Insights – One Thing at a Time

Insights

One Thing at a Time

I often take on too many things at once. I believe I am a master juggler when it comes to life, and I try to do it all. I work full time, go to school, take care of my kids. I even try to go on auditions. I just want to be happy, and I haven’t been able to give anything up because I want to do everything.

A couple of years ago I was dead set on learning German. I wanted to speak it fluently. I attempted to take courses until I realized that my brain could only handle one thing at a time and that one thing more would have been too much.

One thing at a time: that is something that I haven’t accepted. I don’t have to be like everyone else. I can do it all. I can learn it all. This has been a year of one defeat after another, and I realize that I have to slow down.

I’ve come home exhausted from working and too tired to study advanced physics of all things. I’ve been too tired to listen to the ones I love tell me about their day, their life, their dreams. And yes, I’m interested, but I’m too exhausted to give.

Now the question is, what should I give up? How do I let go? How can I keep what’s important and keep up this pace? I have to find something to let go.

I have had some really tough obstacles to face lately. My children are grown but are still dependent on me. I am not rich, but I want to do everything for them. I have been running all over the place trying to do everything and doing it badly.

The Taoist believes the only constant is change and even the most repetitive tasks vary if only within narrow limits.  To contemplate and investigate the various sequences of change will engender tranquility that arises when loss, decay, and death are recognized as being no less essential to the whole than gain, growth, and life. Investigation permits one to see within certain limits that which will be inevitable.

Where can I find another me to do the other half of what I have no time to do?

Yesterday I ran to the Buddhist temple. I have been longing for a place of refuge where I could find peace. I have been driving myself so hard I’ve needed to take a break because this camel’s back has been about to break.

One last straw is all it took. My son asked me to go across town in one direction when I was headed in another direction. I had to make him find his own way and I wasn’t sure he could because he depends totally on me. At least that is what I thought.

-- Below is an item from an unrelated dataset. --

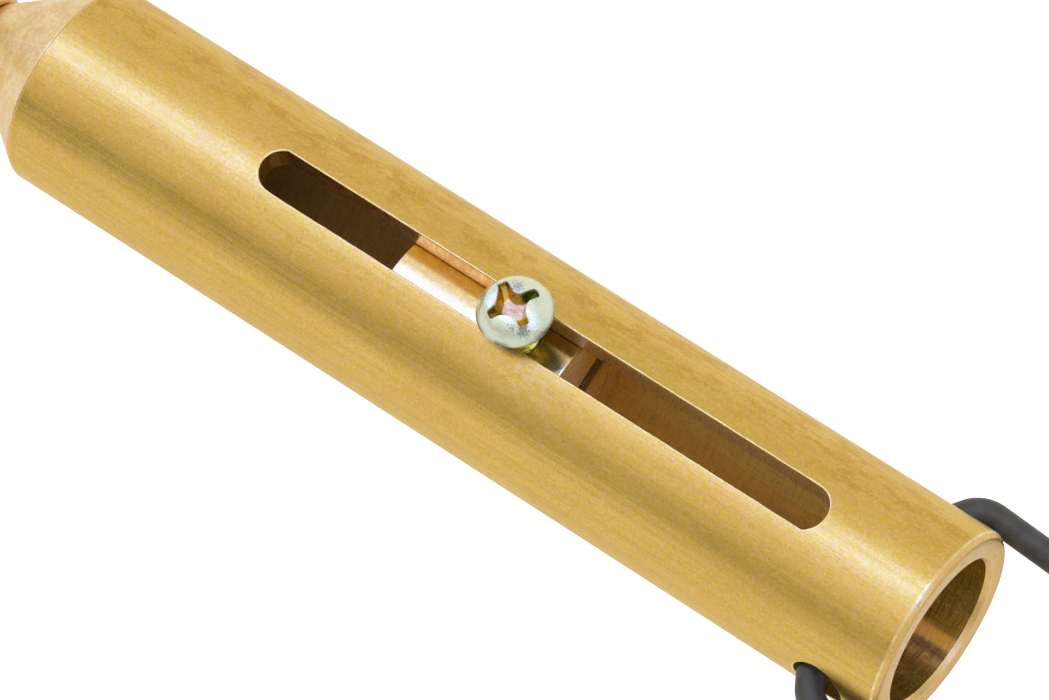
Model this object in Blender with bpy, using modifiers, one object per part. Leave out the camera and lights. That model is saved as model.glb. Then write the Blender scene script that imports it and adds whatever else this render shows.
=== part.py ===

Boy was I wrong! Everyone can find his/her own way without me. Everyone can decide to be independent of me. I can declare my independence and live in my freedom. Nathan found a friend to take him home.

During meditation at the Buddhist temple yesterday, I found my mind wandering a thousand different places. Then I had a moment of clarity when I heard the teacher say the human mind can only process one thing at a time. That caught my attention.

Americans are multi-taskers and jugglers. I am a master juggler, but lately I’ve been dropping the balls all over the ground. It has been very frustrating.

One thing at a time. That is all I can do. What a relief. That is all anyone can do. I don’t have to conquer the world, implement world peace, and solve advanced physics. I can just take it one step at a time. I can smell the roses, sip some tea, burn a candle, and breathe.

That’s how life is, a stepwise equation. We can only go where our feet will carry us, and they can only carry us one step at a time. I can give myself permission to take it slow. I can say no to some things. I can slow down and breathe.

I’m exhausted. At least now I can take a deep breath. I took several deep breaths while my mind was wandering through meditation. That was when I realized that I was taking one breath at a time.

When I was a child, I suffered with asthma. A clean unrestricted breath is as delicious to me as a glass of purified water to a man emerging from the desert. I lost my wandering and found myself enjoying the process of breathing. I felt my lungs expanding while I let the air in and out, in and out, in and out.

As I walked to my car, I was surprised at how good it felt to breathe in slowly and out slowly. As I take my breath, I will contemplate the wisdom of taking things one step at a time.